The Gen Z opportunity requires flexibility

So, what can publishers do to increase subscription revenue? Broadly, the report concluded that businesses should look to Gen-Z and millennials as the primary opportunity for growth. The rationale for this is simple, Gen Z and millennials have significantly more subscriptions than older age groups. However, as we spoke about last year, in many circumstances younger users are less likely to pay for news which means publishers need to find innovative ways to engage these users.

Adding extra complexity, the report from Minna indicated that younger subscribers are more likely to churn than older audiences, part of a trend the report called “serial churners”. Of the businesses surveyed, two-thirds said up to 20% of churners return within 6 months, with Gen-Z and millennials more likely than older age groups to routinely move subscriptions.

For publishers, these serial churners create particularly acute problems. Whereas the top reason for a customer cancelling a video or audio streaming service was to save money, the primary reasons a news subscription was cancelled were either because the subscriber didn’t need it/can do without it (65%) or they could get it for free/can get it from somewhere else (59%). Whereas the solution for a video or audio streaming platform could be to reduce the price, a publisher needs to consider the impact of freely available news elsewhere on their business model. This presents a much trickier puzzle to solve. News publishers in the UK often point to competition from the publicly-funded BBC as a reason for the low propensity to pay amongst audiences. 

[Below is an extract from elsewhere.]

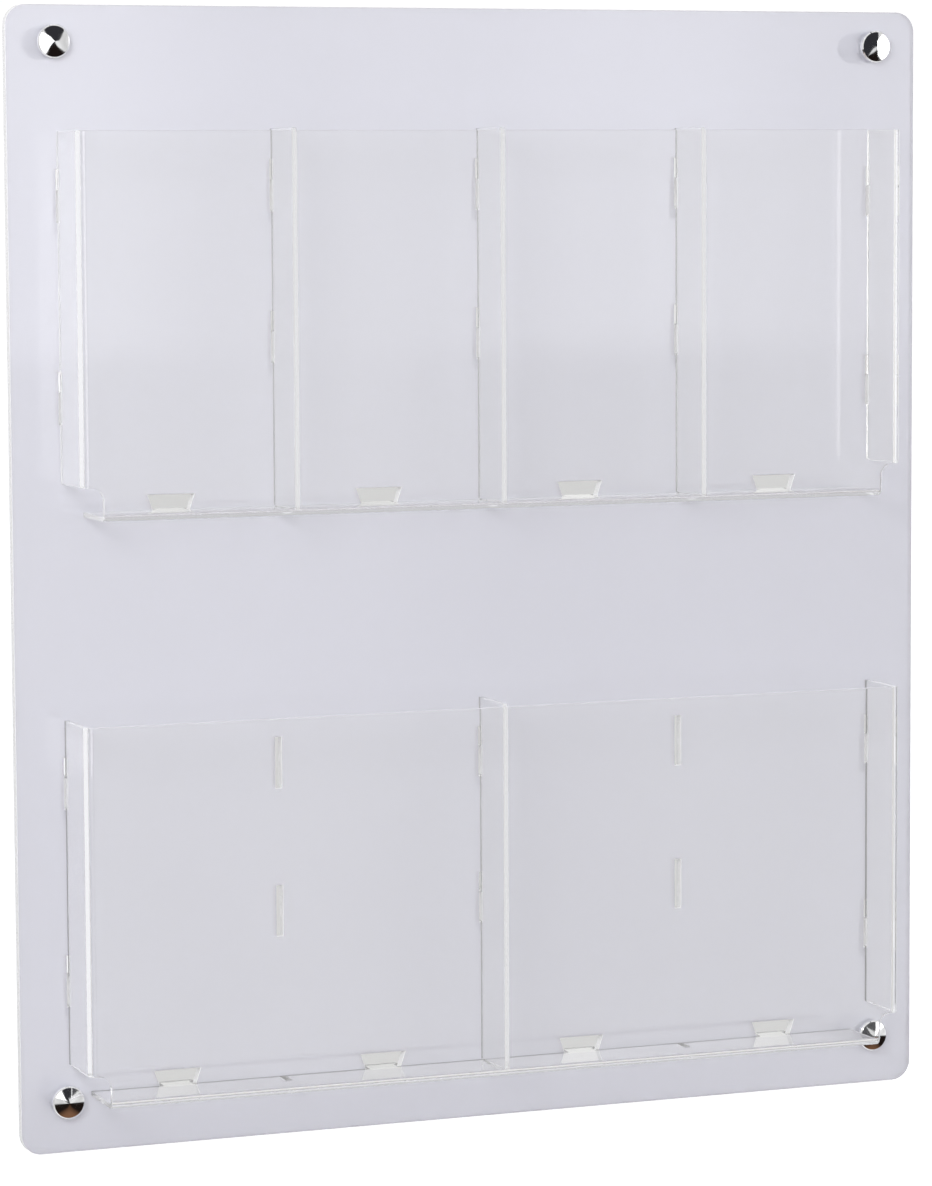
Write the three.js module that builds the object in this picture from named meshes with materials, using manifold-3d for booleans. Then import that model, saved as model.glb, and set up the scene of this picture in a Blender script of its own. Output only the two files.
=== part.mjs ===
// Wall-mounted two-tier brochure rack: a frosted back panel on four standoffs, two clear
// line-bent pockets hooked into the panel, and lift-out dividers between the compartments.
// Millimetres, +Z up, the front faces -Y, the wall is the plane Y = 0 and the origin is the
// panel's centre projected onto the wall.

import * as THREE from "three";
import { mergeVertices } from "three/addons/utils/BufferGeometryUtils.js";
import Module from "manifold-3d";

const wasm = await Module();
wasm.setup();

// ---------------------------------------------------------------- driving dimensions
const PANEL = { width: 572, height: 660, thick: 6, corner: 12 };
const SHEET = 3; // clear sheet of the pockets and dividers
const GAP = 0.15; // between pieces that rest on each other
const SLACK = 0.4; // between pieces that slide in each other

const STANDOFF = {
  diameter: 19,
  barrelLength: 25,
  capHeight: 5,
  washer: 1,
  insetSide: 27.5,
  insetTop: 21,
  insetBottom: 30,
};

const TIER = {
  width: 514,
  height: 220,
  depth: 43, // from the panel's front face to the pocket's front face
  bendRadius: 5, // outside of the line bends
  flangeBottom: 19.5, // the side flanges end this far above the shelf's underside
  notchInset: 13, // shelf and lower front stop this far inside the side flanges
  notchRadius: 7.5,
};
const TIER_BASES = { upper: 38.5, lower: -298 }; // height of each shelf's underside

const SLOT = { width: 3.8, height: 30 };
const SIDE_SLOT_BOTTOMS = [53.3, 168.3]; // above the shelf's underside
const DIVIDER_SLOT_BOTTOMS = [86.2, 173.8];
const HOOK = { neck: 18, reach: 4, drop: 6.6 };

const ROOT = 1; // hooks and tabs are joined this far inside their sheet

const SHELF_TAB = { neck: 18, head: 24, chamfer: 1.5 };
const TAB_OPENING = { bottomWidth: 20, topWidth: 28, height: 12 };

const DIVIDER = { depth: 39, proud: 1.5, tabLength: 10, tabFromPanel: 3 };

// ---------------------------------------------------------------- derived positions
const PANEL_BACK = -(STANDOFF.barrelLength + STANDOFF.washer);
const PANEL_FRONT = PANEL_BACK - PANEL.thick;
const POCKET_FRONT = PANEL_FRONT - TIER.depth;
const SHEET_REAR = PANEL_FRONT - SLACK; // rear edge of flanges, shelves and dividers
const FINGER_FRONT = PANEL_BACK + SLACK;
const FINGER_REAR = FINGER_FRONT + HOOK.reach;
const HALF_TIER = TIER.width / 2;
const HALF_SHELF = HALF_TIER - TIER.notchInset;
const FLANGE_CENTRE = HALF_TIER - SHEET / 2;
const DIVIDER_PITCH = FLANGE_CENTRE / 2;
const DIVIDER_PLACES = { left: -DIVIDER_PITCH, centre: 0, right: DIVIDER_PITCH };
const TAB_PLACES = [-1.5, -0.5, 0.5, 1.5].map((n) => n * DIVIDER_PITCH);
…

However, issues around serial churn could be mitigated. Broadly, flexibility was an important component, with almost two out of three of respondents saying they would like to pay monthly, rather than annually. To help manage churn, publishers should note:

However, publishers must avoid an over-reliance on heavy discounts and a retain-at-all-costs mentality, which puts downward pressure on ARPU. As we discussed in The Media Collective’s Retention Economics report last year, not all churn is bad, and as this research shows, churners do return. Sometimes allowing users to end, downgrade, or pause their subscriptions will ultimately drive more business value than providing content at a near-loss. Ultimately, consumers expect flexibility and publishers should factor this into their subscription offerings and operations. 

Strengthen the value exchange

To drive retention and support higher ARPU, our Retention Economics report argues publishers need to shift from churn management to relationship management. For a publisher to achieve the best results, they must resist being reactive and engage users immediately when they start a relationship, whether that is registration, subscription or signing up for a newsletter or a WhatsApp community. 

For Minna Technologies and FT Strategies, the value a consumer gets from a subscription can be summarised into five user needs:

For a publisher, several strategies can communicate this value to a subscriber. Onboarding post-subscription or registration communicates the benefits of a subscription at the moment the user is most engaged and likely to explore the offering. Publishers are also using onboarding to help readers connect with the content and subscription features most relevant to them, and successful publishers promote their apps early in onboarding and encourage new subscribers to opt-in to push notifications. Our State of Mobile Publishing Report found that publishers who can get push notification open rates above 2% have twice the engagement of publishers who don’t have successful push strategies. User experience is also critical to maintaining a healthy relationship with your subscribers, and customers now expect a personalised experience, which requires quality user data.

Lastly, the report pointed out that many businesses have a large number of inactive subscribers – zombies, as we called them in our Retention Economics report. Half of subscription businesses count 10% of their subscriber base as inactive. For almost a quarter of these businesses, up to 20% of subs are inactive, and almost one in ten of these businesses see more than 20% of subs as inactive. This presents a “significant churn risk”. Minna Technologies concluded that the best approach to avoid these users churning was to re-engage them. The best tactic is to monitor those at-risk audiences and attempt to re-engage them when systems identify that they have a propensity to churn. It’s a delicate process because most publishers tell us they are wary of alerting subscribers that they are paying for something they aren’t using. The report recommended leveraging “global events and sports tournaments” and diversified product offerings to drive users to re-engage. 

Overall, we found the report’s optimism about the growth opportunities for subscription revenue encouraging. However, it also highlighted the risks for publishers. Most of the future growth is built on the belief that Gen-Z and millennials will continue to increase spending on subscriptions. Whilst that is true, they are also increasingly aware of their spending and looking to consolidate or cut back on subscriptions. However, publishers can take solace that a younger subscriber might leave and come back given the right proposition or price. For publishers to thrive, they need to engage users immediately at the beginning of a relationship with them, regardless of whether that relationship results in a subscription or not. To maximise the value they capture from every user, they need to communicate the value of their offering clearly and frequently and make their subscriptions a more vital component of subscribers’ everyday lives.